The fundamental question in a situation such as this is whether the defendant made it unequivocally clear that he accepted responsibility for the behaviour amounting to what was to become the offence charged: in this case that meant unequivocally accepting the behaviour which amounted to unlawful wounding, which would have been the appropriate charge had the victim survived.
We therefore proceed on the basis that the appropriate credit here was 25 per cent. Working backwards it follows that the sentence of eight years' custody represents a sentence of 10 years 8 months before credit for plea. The starting point for Category B was 12 years' custody. The judge correctly identified the aggravating factors which could have justified some increase from the starting point, although the judge noted that had it not been for the appellant's record for violence there might ordinarily have been some reduction from the starting point because this was a single punch. There was some personal mitigation, as the judge identified, but it was not substantial, particularly given the seriousness of this offence and his previous offending for violence.

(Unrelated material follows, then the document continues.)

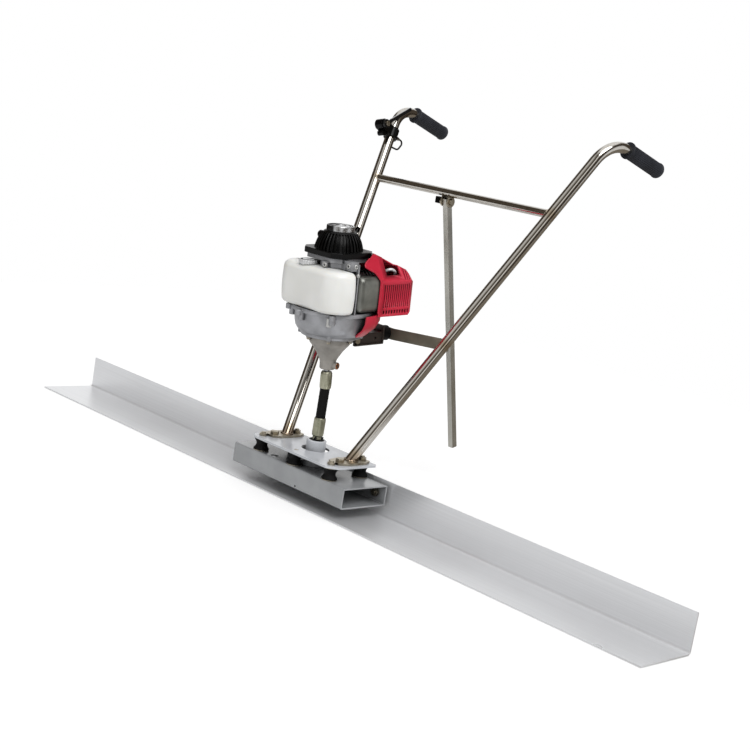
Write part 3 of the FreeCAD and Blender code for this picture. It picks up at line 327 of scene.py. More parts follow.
MATERIALS = {
    "board_aluminium": drawn_aluminium("board_aluminium"),
    "box_paint": finish("box_paint", tone(142, 144, 146), tone(156, 158, 160), (0.16, 0.24),
                        worn=tone(200, 201, 202), relief=0.05, Specular_IOR_Level=0.7),
    "plate_paint": finish("plate_paint", tone(182, 185, 190), tone(200, 203, 208), (0.16, 0.26),
                          worn=tone(222, 223, 224), relief=0.05, Specular_IOR_Level=0.7),
    "zinc_steel": finish("zinc_steel", tone(158, 148, 130), tone(196, 188, 170), (0.26, 0.42), 1.0,
                         patch=60.0, relief=0.12),
    "black_rubber": finish("black_rubber", tone(7, 7, 8), tone(16, 16, 17), (0.6, 0.8), relief=0.3,
                           Specular_IOR_Level=0.25),
    "bearing_steel": finish("bearing_steel", tone(170, 172, 174), tone(206, 208, 210), (0.14, 0.28), 1.0,
                            relief=0.05),
    "dark_steel": finish("dark_steel", tone(30, 30, 31), tone(58, 57, 56), (0.3, 0.45), 0.9, patch=80.0),
    "cast_iron": finish("cast_iron", tone(58, 58, 58), tone(92, 91, 90), (0.5, 0.7), 0.8, relief=0.4),
    "ferrule_zinc": finish("ferrule_zinc", tone(150, 152, 130), tone(184, 182, 162), (0.26, 0.40), 0.9,
                           patch=60.0, relief=0.12),
    "cone_casting": finish("cone_casting", tone(150, 146, 140), tone(172, 168, 162), (0.45, 0.62), 0.5,
                           patch=40.0, grain=520.0, relief=0.35),
    "cast_aluminium": finish("cast_aluminium", tone(146, 147, 150), tone(178, 179, 183), (0.34, 0.52), 0.6,
                             patch=36.0, grain=520.0, relief=0.28, worn=tone(206, 206, 206)),
    "tank_plastic": tank_white("tank_plastic"),
    "silver_plastic": finish("silver_plastic", tone(206, 207, 208), tone(226, 227, 228), (0.22, 0.34), 0.3,
                             relief=0.06),
    "muffler_steel": finish("muffler_steel", tone(112, 113, 108), tone(136, 137, 130), (0.28, 0.40), 0.6,
                            patch=26.0, relief=0.12),
    "black_plastic": finish("black_plastic", tone(4, 4, 5), tone(10, 10, 11), (0.22, 0.34), relief=0.10,
                            Specular_IOR_Level=0.22),
    "red_plastic": finish("red_plastic", tone(186, 32, 55), tone(208, 46, 70), (0.26, 0.38), patch=9.0,
                          relief=0.12, edge=3.0),
    "rope_fabric": braided("rope_fabric"),
    "bracket_paint": finish("bracket_paint", tone(40, 34, 30), tone(58, 50, 45), (0.36, 0.52),
                            worn=tone(120, 108, 96)),
    "stainless_tube": stainless("stainless_tube"),
    "bar_paint": finish("bar_paint", tone(104, 102, 90), tone(132, 129, 114), (0.34, 0.5), 0.35, patch=20.0,
                        worn=tone(158, 154, 140)),
    "grip_rubber": finish("grip_rubber", tone(40, 42, 48), tone(52, 54, 61), (0.5, 0.66), relief=0.08,
                          Specular_IOR_Level=0.35),
    "lever_steel": finish("lever_steel", tone(10, 10, 11), tone(20, 20, 22), (0.28, 0.42), relief=0.10),
    "cable_sheath": finish("cable_sheath", tone(7, 7, 7), tone(15, 15, 15), (0.38, 0.52), relief=0.10),
    "stand_paint": finish("stand_paint", tone(178, 176, 168), tone(198, 196, 188), (0.20, 0.30), 0.9,
                          worn=tone(214, 212, 206), patch=12.0, relief=0.04),
}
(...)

The question for us, therefore, is whether a sentence of 10 years 8 months before credit for plea, which was well below the guideline starting point of 12 years, was manifestly excessive. We are quite satisfied that it was not manifestly excessive. After balancing the aggravating and mitigating factors, the judge's sentence was 16 months lower than the guideline starting point. We think that was a perfectly adequate reduction in all the circumstances.
Accordingly, and despite Mr Forbes' able and attractive submissions, the appeal is dismissed.